Os dias são longos, pois não paramos mais cedo. Estendemos os afazeres num moto contínuo ininterrupto. Queremos resolver tudo de uma vez por todas quando nada se resolve assim. Sempre há um depois. Depois tudo muda e continua. Depois mudamos e vivemos de olho no que fizemos e no que iremos fazer. No que queremos fazer. A vida é sonho. O sonho mais real que já se viu.

26/08/2014


terça-feira, 26 de agosto de 2014

Lições de sábado 148

Incrível como o fim de um processo sempre inicia outro, o fim de um livro faz que comecemos outro, o fim de um relacionamento traz outro mesmo que não procuremos por eles. Só as amizades não precisam acabar para que comecemos outras. Uma amizade sempre puxa outra.

26/08/2014 - 12h29


sábado, 16 de agosto de 2014

Lições de sábado 147

Robin Williams não tinha a menor ideia de como o amavam através de seus personagens. Sempre um deles me volta à mente, seja dançando em cima da mesa na festa de aniversário de seu filho em "Uma babá quase perfeita", seja gritando "Good morning, Vietnam" no microfone para os soldados naquela que foi a guerra de todas as guerras para os americanos, seja em Peter Pan, já crescido, lembrando-se de quando vivia na Terra do Nunca.

Há uma corda que é tocada a cada filme que vemos, e com Robin Williams não foi diferente. O professor de literatura John Keating, em "Sociedade dos poetas mortos", que imita Marlon Brando dizendo a fala da peça de Shakespeare: "Friends, romans, countrymen, lend me your ears!", ou instigando o aluno (o fantástico Ethan Hawke vivendo Todd Anderson) a dizer um texto de improviso. Mas não havia como ele saber disso. Quando alguém entra em rota de colisão, não dá para segurar.

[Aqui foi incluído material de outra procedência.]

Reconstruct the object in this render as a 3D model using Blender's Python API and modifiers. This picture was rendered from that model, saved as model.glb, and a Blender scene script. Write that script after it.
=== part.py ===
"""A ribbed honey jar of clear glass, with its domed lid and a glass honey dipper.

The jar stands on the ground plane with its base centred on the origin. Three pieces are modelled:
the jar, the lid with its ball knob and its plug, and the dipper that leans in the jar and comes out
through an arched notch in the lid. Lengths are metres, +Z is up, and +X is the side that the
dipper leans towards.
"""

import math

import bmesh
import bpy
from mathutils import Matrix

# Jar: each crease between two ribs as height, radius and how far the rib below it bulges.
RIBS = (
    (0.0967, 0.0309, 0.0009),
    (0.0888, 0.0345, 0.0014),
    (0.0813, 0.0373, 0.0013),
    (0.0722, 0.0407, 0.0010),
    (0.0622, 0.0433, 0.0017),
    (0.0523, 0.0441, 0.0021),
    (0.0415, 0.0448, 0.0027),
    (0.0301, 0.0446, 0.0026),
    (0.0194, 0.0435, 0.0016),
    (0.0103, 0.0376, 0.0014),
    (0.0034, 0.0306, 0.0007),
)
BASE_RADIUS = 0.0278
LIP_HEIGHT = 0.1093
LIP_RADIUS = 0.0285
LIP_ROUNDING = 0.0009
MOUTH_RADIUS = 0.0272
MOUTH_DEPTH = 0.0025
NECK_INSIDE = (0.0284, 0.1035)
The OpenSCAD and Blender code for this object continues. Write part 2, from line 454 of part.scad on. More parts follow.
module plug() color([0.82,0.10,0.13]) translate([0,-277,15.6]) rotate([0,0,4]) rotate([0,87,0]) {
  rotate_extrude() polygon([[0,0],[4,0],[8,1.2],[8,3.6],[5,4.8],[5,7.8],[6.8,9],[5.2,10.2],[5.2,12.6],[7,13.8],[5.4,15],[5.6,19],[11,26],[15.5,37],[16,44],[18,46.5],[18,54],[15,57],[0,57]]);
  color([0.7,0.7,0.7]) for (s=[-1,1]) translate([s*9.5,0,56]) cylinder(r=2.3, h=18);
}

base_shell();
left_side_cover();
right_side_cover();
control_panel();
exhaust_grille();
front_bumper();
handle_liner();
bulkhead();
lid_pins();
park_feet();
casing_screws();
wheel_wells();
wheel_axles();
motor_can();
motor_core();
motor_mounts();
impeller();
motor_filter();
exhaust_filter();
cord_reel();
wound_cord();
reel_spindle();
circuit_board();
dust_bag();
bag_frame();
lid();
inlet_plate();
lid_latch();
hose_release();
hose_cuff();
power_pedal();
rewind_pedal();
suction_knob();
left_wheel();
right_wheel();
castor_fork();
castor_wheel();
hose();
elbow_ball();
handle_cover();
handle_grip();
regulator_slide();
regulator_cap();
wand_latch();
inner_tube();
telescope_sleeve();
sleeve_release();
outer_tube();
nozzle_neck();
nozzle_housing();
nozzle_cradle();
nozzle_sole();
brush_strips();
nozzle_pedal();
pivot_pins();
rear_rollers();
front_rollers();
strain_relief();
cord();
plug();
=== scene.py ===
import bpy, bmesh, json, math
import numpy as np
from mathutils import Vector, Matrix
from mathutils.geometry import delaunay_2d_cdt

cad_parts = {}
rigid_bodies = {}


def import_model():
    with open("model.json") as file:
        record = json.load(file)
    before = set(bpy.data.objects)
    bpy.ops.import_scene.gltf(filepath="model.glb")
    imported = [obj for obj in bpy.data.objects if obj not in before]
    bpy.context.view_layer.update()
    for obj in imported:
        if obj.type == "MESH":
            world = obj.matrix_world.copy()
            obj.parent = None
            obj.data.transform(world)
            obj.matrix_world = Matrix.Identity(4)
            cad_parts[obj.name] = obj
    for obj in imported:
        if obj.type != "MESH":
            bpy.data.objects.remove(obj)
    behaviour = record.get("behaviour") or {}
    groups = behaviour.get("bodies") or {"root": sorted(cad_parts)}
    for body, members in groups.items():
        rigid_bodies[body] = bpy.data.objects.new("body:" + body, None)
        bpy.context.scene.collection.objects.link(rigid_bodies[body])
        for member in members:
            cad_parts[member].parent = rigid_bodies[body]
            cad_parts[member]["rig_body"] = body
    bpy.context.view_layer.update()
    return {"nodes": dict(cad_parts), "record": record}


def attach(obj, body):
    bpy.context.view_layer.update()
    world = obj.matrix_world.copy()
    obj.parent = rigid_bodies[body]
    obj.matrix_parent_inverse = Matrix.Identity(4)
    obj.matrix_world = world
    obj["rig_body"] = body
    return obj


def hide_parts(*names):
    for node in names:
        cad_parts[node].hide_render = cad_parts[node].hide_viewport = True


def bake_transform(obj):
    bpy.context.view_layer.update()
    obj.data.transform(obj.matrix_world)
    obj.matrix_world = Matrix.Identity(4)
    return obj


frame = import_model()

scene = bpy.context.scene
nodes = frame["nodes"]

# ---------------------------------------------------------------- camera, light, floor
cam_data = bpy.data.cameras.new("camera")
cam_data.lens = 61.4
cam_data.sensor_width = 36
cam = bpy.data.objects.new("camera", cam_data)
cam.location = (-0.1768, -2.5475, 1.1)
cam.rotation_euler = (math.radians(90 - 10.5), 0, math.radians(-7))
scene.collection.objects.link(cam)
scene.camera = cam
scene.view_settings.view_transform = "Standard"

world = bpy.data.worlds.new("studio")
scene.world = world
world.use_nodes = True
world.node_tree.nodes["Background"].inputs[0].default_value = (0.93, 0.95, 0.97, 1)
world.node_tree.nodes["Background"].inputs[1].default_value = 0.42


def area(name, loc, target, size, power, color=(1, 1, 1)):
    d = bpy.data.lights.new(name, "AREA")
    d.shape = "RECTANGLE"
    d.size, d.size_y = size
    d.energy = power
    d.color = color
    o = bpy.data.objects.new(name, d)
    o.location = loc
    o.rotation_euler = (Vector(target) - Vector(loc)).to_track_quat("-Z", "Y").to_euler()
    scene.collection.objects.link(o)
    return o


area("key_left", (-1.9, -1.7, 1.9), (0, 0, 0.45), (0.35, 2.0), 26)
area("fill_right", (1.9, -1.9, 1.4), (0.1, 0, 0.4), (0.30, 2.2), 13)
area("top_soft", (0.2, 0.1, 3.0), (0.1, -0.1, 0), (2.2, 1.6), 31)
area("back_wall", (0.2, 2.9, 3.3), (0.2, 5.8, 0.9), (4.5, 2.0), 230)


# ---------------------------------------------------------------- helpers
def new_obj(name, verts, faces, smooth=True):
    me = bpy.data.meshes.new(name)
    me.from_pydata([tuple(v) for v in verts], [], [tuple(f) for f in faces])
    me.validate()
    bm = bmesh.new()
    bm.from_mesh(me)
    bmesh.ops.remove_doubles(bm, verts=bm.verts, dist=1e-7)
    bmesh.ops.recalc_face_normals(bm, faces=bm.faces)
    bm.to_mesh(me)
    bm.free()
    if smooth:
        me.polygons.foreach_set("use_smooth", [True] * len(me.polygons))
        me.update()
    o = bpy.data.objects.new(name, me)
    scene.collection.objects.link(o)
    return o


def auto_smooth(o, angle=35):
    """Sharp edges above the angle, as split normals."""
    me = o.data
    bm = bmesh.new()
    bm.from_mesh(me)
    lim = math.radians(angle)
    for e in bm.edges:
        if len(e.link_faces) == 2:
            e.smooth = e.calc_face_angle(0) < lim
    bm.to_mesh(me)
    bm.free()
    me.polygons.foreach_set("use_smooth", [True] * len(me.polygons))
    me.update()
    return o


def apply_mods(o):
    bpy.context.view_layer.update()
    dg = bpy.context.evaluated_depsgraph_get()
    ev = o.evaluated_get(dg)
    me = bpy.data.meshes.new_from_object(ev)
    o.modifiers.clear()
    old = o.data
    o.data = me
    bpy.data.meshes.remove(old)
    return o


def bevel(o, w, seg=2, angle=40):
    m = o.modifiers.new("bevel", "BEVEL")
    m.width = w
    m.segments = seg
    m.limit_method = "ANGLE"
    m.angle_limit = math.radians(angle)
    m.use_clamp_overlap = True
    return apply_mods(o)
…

Williams deveria ter aprendido com meu amigo Patch Adams como curar a alma, ou com o psiquiatra Sean Maguire, que trata o "Gênio indomável", vivido por Matt Damon, ou o médico Malcolm Sayer, em “Awakenings” (“Tempo de despertar”), que acredita em um tratamento para Leonard Lowe (vivido por Robert De Niro) para alienação, usando uma medicação que devolve a consciência a todos os pacientes do asilo e fazendo com que se comportem normalmente por algum tempo.

Robin não sabia quanto era amado. Acho que foi isso que faltou dizer a ele antes de escolher o caminho extremo. Sempre me lembrarei dele em seus personagens principais ou secundários (“Voltar a morrer”, “O pescador de ilusões”, “A gaiola das loucas”, “Amor além da vida”, “Uma noite no museu” 1, 2 e 3), em que conseguia colocar toda vez uma dose a mais de genialidade e alegria, mesmo que fosse somente com a voz, como o Gênio da Lâmpada em “Alladin”.